Date: Mon. Aug. 9 2004 8:39 PM ET

Fay Wray, who became a silver screen legend as the damsel held atop the Empire State Building by a giant ape in the movie King Kong, has died at age 96.

Wray died Sunday at her Manhattan apartment, said her friend, Rick McKay.

Wray was born Vina Fay Wray in Cardston, Alberta, on Sept. 15, 1907. She was one of six children living on the family ranch known as Wrayland. Her family moved to the United States when she was three years old.

In June she was added to Canada's Walk of Fame in Toronto, and she had a star on Hollywood's Walk of Fame, as well.

Wray had a long career in film appearing in about 100 films. She had numerous television appearances, as well.

In Hollywood, she worked with such legendary stars as Ronald Colman, Gary Cooper and Spencer Tracy.

She became known as Hollywood's first scream queen, earning the title with a series of thrillers released in 1932-33. They included Doctor X, The Most Dangerous Game and Mystery of the Wax Museum.

But it is her role in the 1933 classic King Kong that turned her into a big-screen legend.

"They told me I was going to have the tallest, darkest leading man in Hollywood," Wray once quipped. "Naturally, I thought of Clark Gable."

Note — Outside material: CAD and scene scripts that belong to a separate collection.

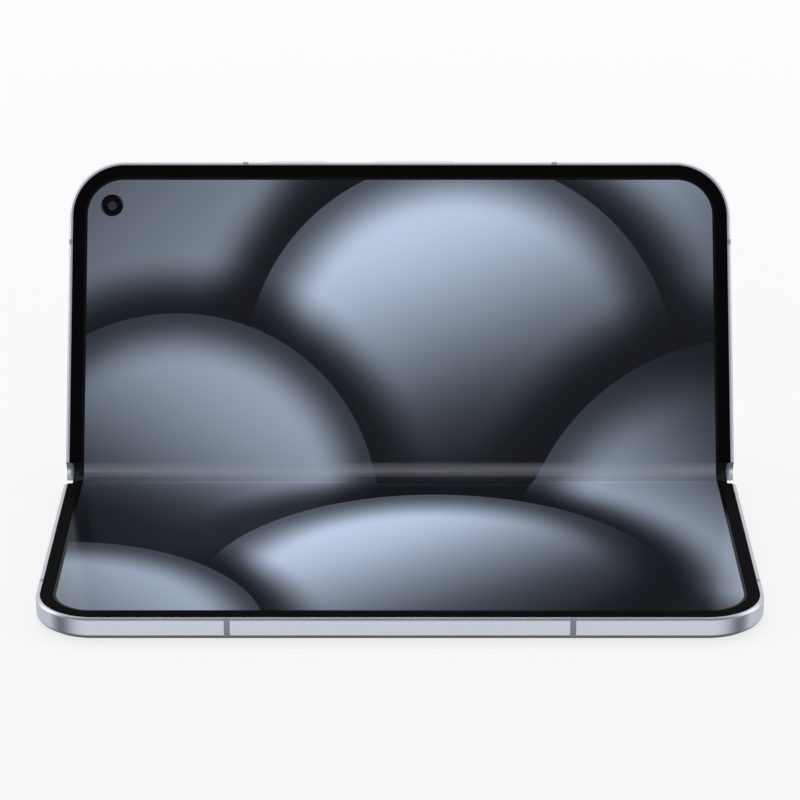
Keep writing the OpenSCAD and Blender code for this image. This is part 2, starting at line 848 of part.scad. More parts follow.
// Switches behind a button, each with a round dome
module switches(xs, gap) {
    back = half_depth - wall - flange_t - gap;
    for (x = xs) {
        block(x - 1.6, x + 1.6, back - 1.6, back - 0.4, button_w - 1, button_w + 1);
        translate([x, back, button_w]) rotate([90, 0, 0]) cylinder(r = 0.8, h = 0.5);
    }
}

module power_button() {
    color("lightsteelblue") place_upper() button(power_x, power_l, fit);
}

module power_switch() {
    color("silver") place_upper() switches([power_x], fit + button_travel + 0.05);
}

module volume_rocker() {
    color("lightsteelblue") place_upper() button(volume_x, volume_l, button_travel + 0.05);
}

module volume_switches() {
    color("silver") place_upper() switches([volume_x - 6, volume_x + 6], 2 * button_travel + 0.15);
}

// USB-C receptacle: a shell and its tongue
module usb_port() {
    back = usb_end - usb_deep;
    color("silver") place_upper() {
        difference() {
            along_x(back, usb_end) oval_section(usb_w, usb_h);
            along_x(back + 1, usb_end + 1) oval_section(usb_w - 2 * usb_shell, usb_h - 2 * usb_shell);
        }
        centred(back + 0.5, usb_end - 1.5, usb_v, 6.6, usb_c, 0.7);
    }
}

module usb_board() {
    color("darkgreen") place_upper()
        block(port_x, usb_end - usb_deep - 0.1, usb_board_v0, usb_board_v1,
            usb_c - 0.3, usb_c + 0.3);
}

module bottom_speaker() {
    color("dimgray") place_upper() block(port_x, half_w - wall - 0.7, 11, 25, 1, inside_top - 0.1);
}

// Thin mesh behind the speaker holes
module speaker_mesh() {
    color("black") place_upper() block(half_w - wall - 0.6, half_w - wall - 0.1, 12.8, 24.2, 1.4, 3.4);
}

module haptic_motor() {
    color("silver") place_upper()
        block(port_x, port_x + 12, haptic_v, haptic_v + haptic_l, 1, inside_top - 0.1);
}

module upper_hinge_arms() {
    color("gray") place_upper() hinge_arms(1, 0);
}

module upper_hinge_screws() {
    color("silver") place_upper() arm_screws(1);
}

module upper_magnets() {
    color("dimgray") place_upper() magnets();
}

lower_frame();
lower_antenna_bands();
lower_bezel();
lower_backing_plate();
lower_display();
cover_glass();
cover_panel();
cover_camera();
lower_battery();
lower_board();
lower_shield();
earpiece_speaker();
sim_tray();
sim_socket();
lower_hinge_arms();
lower_hinge_screws();
lower_magnets();
spine_cover();
spine_end_caps();
hinge_blocks();
hinge_block_screws();
pinion_shafts();
lower_outer_pinion();
lower_inner_pinion();
upper_inner_pinion();
upper_outer_pinion();
display_fold();
upper_frame();
upper_antenna_bands();
upper_bezel();
upper_backing_plate();
upper_display();
rear_glass();
camera_island();
camera_windows();
main_camera();
wide_camera();
tele_camera();
camera_flash();
upper_battery();
charging_coil();
main_board();
processor();
board_shields();
inner_camera();
power_button();
power_switch();
volume_rocker();
volume_switches();
usb_port();
usb_board();
bottom_speaker();
speaker_mesh();
haptic_motor();
upper_hinge_arms();
upper_hinge_screws();
upper_magnets();
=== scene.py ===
import json
import math
import bmesh
import bpy
from mathutils import Matrix, Vector


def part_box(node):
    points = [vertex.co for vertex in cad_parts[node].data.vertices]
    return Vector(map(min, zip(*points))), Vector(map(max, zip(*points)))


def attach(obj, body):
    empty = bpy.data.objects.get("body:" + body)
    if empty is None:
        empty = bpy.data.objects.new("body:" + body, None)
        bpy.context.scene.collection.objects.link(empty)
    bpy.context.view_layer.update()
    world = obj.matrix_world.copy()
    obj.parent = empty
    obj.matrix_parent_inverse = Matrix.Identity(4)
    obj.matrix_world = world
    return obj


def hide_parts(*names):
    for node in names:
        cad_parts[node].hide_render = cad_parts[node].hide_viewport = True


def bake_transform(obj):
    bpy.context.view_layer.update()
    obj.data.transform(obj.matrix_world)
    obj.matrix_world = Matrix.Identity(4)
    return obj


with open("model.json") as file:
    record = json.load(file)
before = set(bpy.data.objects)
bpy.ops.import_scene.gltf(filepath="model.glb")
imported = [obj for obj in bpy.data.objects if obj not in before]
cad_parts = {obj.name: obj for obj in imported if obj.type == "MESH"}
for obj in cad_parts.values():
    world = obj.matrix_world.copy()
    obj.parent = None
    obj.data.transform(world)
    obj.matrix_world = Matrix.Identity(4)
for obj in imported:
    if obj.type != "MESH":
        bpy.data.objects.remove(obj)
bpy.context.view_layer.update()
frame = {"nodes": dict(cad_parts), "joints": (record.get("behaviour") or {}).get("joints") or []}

MM = 0.001


# Camera. The photograph looks at the open phone from straight in front and a little above, through
# a long lens. The aim point is over the fold line, 23 mm above the table.
FRAME_PX = 800
FOCAL_PX = 3070
AXIS_BELOW_MIDDLE_PX = 5.56
SENSOR_MM = 36
camera_far = 705.57 * MM
camera_rise = math.radians(21.936)
hinge = {joint["name"]: joint for joint in frame["joints"]}
lower_axis = Vector(hinge["fold_lower"]["pos_m"])
upper_axis = Vector(hinge["fold_upper"]["pos_m"])
axis_gap = (upper_axis - lower_axis).length
fold_line_y = lower_axis.y + axis_gap / 2
aim = Vector((0, fold_line_y, 22.95 * MM))
lens = bpy.data.cameras.new("camera")
lens.sensor_width = SENSOR_MM
lens.lens = FOCAL_PX / FRAME_PX * SENSOR_MM
lens.shift_y = AXIS_BELOW_MIDDLE_PX / FRAME_PX
lens.clip_start = 0.01
camera = bpy.data.objects.new("camera", lens)
bpy.context.scene.collection.objects.link(camera)
camera.location = aim + camera_far * Vector((0, -math.cos(camera_rise), math.sin(camera_rise)))
camera.rotation_euler = (math.pi / 2 - camera_rise, 0, 0)
bpy.context.scene.camera = camera


# Table and studio. A wide pale table top, a large soft lamp overhead and two upright soft lamps at
# the sides, in a room that is bright behind and has a dark strip on its floor in front, which draws
# the dark bands on the metal. The camera sees a nearly white table.
def feed(tree, socket, value):
    """Gives a socket its link, its colour or its number."""
    if isinstance(value, Shade):
        tree.links.new(value.socket, socket)
    else:
        socket.default_value = (*value, 1) if socket.type == "RGBA" else value


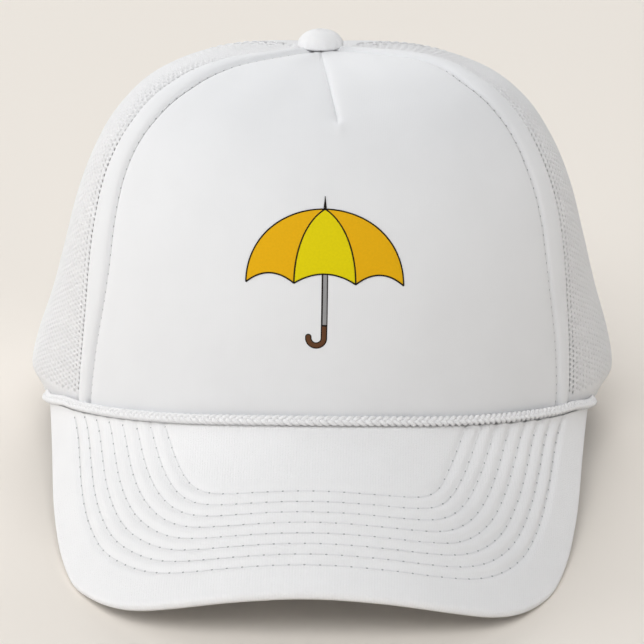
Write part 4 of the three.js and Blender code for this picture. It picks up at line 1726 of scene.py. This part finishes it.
@dataclass
class NetSeams:
    """Tape behind the seams of the net, held by a row of stitches on each side."""

    shape: CapShape
    tape_width: float = 11.0
    tape_depth: float = 1.12
    tape_thickness: float = 0.3
    stitch_inset: float = 2.6
    stitch_pitch: float = 3.6
    thread_radius: float = 0.24
    foot: float = 0.035
    top: float = 0.955

    def build(self, arch_top: float) -> bpy.types.Object:
        """Builds the tapes and stitches of the two side seams and the one at the back.

        Args:
            arch_top: place where the seam at the back starts, over the half-moon.

        Returns:
            The new object.
        """
        part = Part(self.shape)
        beside = self.shape.back_seam
        for seam, low in ((beside, self.foot), (-beside, self.foot), (math.pi, arch_top)):
            self.seam(part, seam, low)
        return part.build("net_seam_tape", [BAND_CLOTH, THREAD], "net_cloth")

    def seam(self, part: Part, seam: float, low: float) -> None:
        """Adds the tape and two rows of stitches of one seam.

        Args:
            part: mesh to add to.
            seam: angle of the seam.
            low: place where it starts.
        """
        shape = self.shape
        t = np.linspace(low, self.top, 150)
        radian = shape.radian(np.full_like(t, seam), t)
        across = np.linspace(-0.5, 0.5, 7)[:, None] * self.tape_width
        angle = seam + across / radian
        places = np.broadcast_to(t, angle.shape)
        outer = shape.wall(angle, places, self.tape_depth)
        inner = shape.wall(angle, places, self.tape_depth + self.tape_thickness)
        part.add_shell(outer, inner, stacked(across, t * WALL_LENGTH, 0.0))
        for side in (-1, 1):
            beside = seam + side * self.stitch_inset / radian
            line = shape.wall(beside, t, THREAD_DEPTH)
            out = shape.axes(beside, t)[2]
            part.add_stitches(line, out, self.stitch_pitch, self.thread_radius, slot=1)


@dataclass
class Brim:
    """The curved brim: cloth over a stiff insert, quilted by rows of stitching."""

    shape: CapShape
    columns: int = 244
    rows: int = 106
    row_count: int = 8
    groove_depth: float = 1.25
    stitch_pitch: float = 4.7
    thread_radius: float = 0.19
    corner_rounding: float = 4.5
    rounding_growth: float = 0.45
    row_tolerance: float = 0.15
    wall_clearance: float = 1.0
    # Share of the grooves' depth on the -X side, what the +X side adds, and where it does
    flat_side: float = 0.6
    deep_side: float = 0.45
    side_span: tuple[float, float] = (-70.0, 60.0)
    pillow_half_width: float = 2.25
    bite_share: float = 0.28
    bite_width: float = 0.6
    under_share: float = 0.5
    thread_lift: float = 0.12
    thread_under_share: float = 0.45
    stitch_share: float = 0.88
    swell_length: float = 6.0
    swell_end: float = 45.0
    edge_crowding: float = 1.12
    edge_roundness: float = 0.96

    # Along the edge from -1 to 1: how far the cloth reaches past the plain edge, and the
    # first row of stitches and the row spacing from there
    edge_rows: tuple[tuple[float, float, float, float], ...] = (
        (-1.00, 0.2, 15.0, 4.90),
        (-0.75, 0.6, 13.4, 4.90),
        (-0.55, 0.4, 14.0, 4.85),
        (-0.38, 0.0, 13.9, 4.65),
        (-0.20, 0.1, 12.7, 4.40),
        (0.00, 0.3, 12.7, 4.36),
        (0.20, 0.5, 12.8, 4.42),
        (0.38, 1.7, 14.0, 4.70),
        (0.55, 1.2, 14.2, 4.85),
        (0.75, 0.6, 13.6, 4.90),
        (1.00, -0.6, 13.2, 4.90),
    )

    def read(self, u: Array) -> Array:
        """Reach, first row and row spacing at places along the edge."""
        knots = with_straight_ends(np.array(self.edge_rows))
        return smooth_through(knots[:, 0], knots[:, 1:], u)

    def outer(self, u: Array) -> Array:
        """Outer edge of the cloth in the flat pattern.

        Args:
            u: places along the edge, from -1 to 1.

        Returns:
            Points across and outwards.
        """
        line = np.stack(self.shape.brim_outer(u), -1)
        ahead = unit(np.gradient(line, axis=0))
        outwards = np.stack([-ahead[:, 1], ahead[:, 0]], -1)
        return line + outwards * self.read(u)[:, :1]

    @cached_property
    def edge(self) -> tuple[Array, Array]:
        """Places along the outer edge, and the edge as a dense line."""
        u = np.linspace(-1, 1, 700)
        return u, self.outer(u)

    def nearest(self, s: Array, out: Array) -> Array:
        """Distance of flat-pattern places from the outer edge.

        Args:
            s: lengths across.
            out: lengths outwards.

        Returns:
            Distances of the same shape.
        """
        flat = np.stack([s.ravel(), out.ravel()], -1)
        _, line = self.edge
        a, step = line[:-1], np.diff(line, axis=0)
        share = np.clip(np.einsum("nkj,kj->nk", flat[:, None] - a, step) / (step**2).sum(1), 0, 1)
        far = np.linalg.norm(flat[:, None] - a - share[..., None] * step, axis=-1)
        return far.min(1).reshape(s.shape)

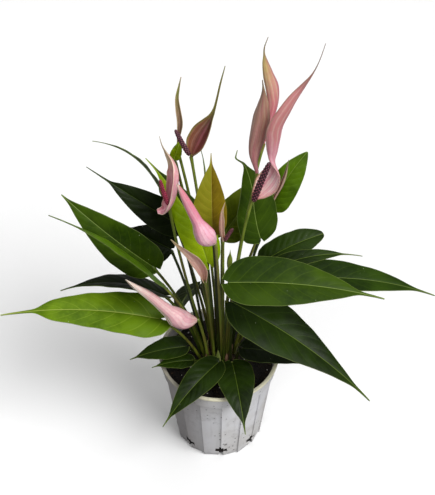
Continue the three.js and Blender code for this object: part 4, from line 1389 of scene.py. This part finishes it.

In fact, her co-star was an 46-centimetre rubber model covered in rabbit fur, with a mechanical arm and a bearhide-covered head and shoulders.

"I used to resent King Kong," she said in an interview in 1963.

"But now I don't fight it anymore. I realize that it is a classic, and I am pleased to be associated with it."

She wrote in her 1988 autobiography, On the Other Hand: "Each time I arrive in New York and see the skyline and the exquisite beauty of the Empire State Building, my heart beats a little faster."

Wray was paid $10,000 for King Kong, but what was supposed to be 10 weeks' work was stretched over 10 months.

"Residuals were not even considered, because there were no established unions to protect us," she added.

Many credit Wray's success with her combination of sex appeal, vulnerability and lung capacity -- as she screamed and resisted while the giant ape took her all the way to the top of the Empire State Building.

For many her name will be forever linked with the landmark skyscraper. She was the guest of honour in 1991 at a ceremony marking its 60th birthday.

Seven years later, in 1998, Wray made a special appearance at the 70th Anniversary Academy Awards. Host Billy Crystal described her as the, "The Legendary Fay Wray."

Her last performance before the cameras was in 1980 in the made-for-tv movie, Gideon's Trumpet.

In recent years she described herself as "almost" a vegetarian who tried not to eat late at night. She said she would get up each day before sunrise and spent a lot of time writing.

Wray had a daughter, Susan, by her first marriage and two children, Robert and Vicky, by her second marriage.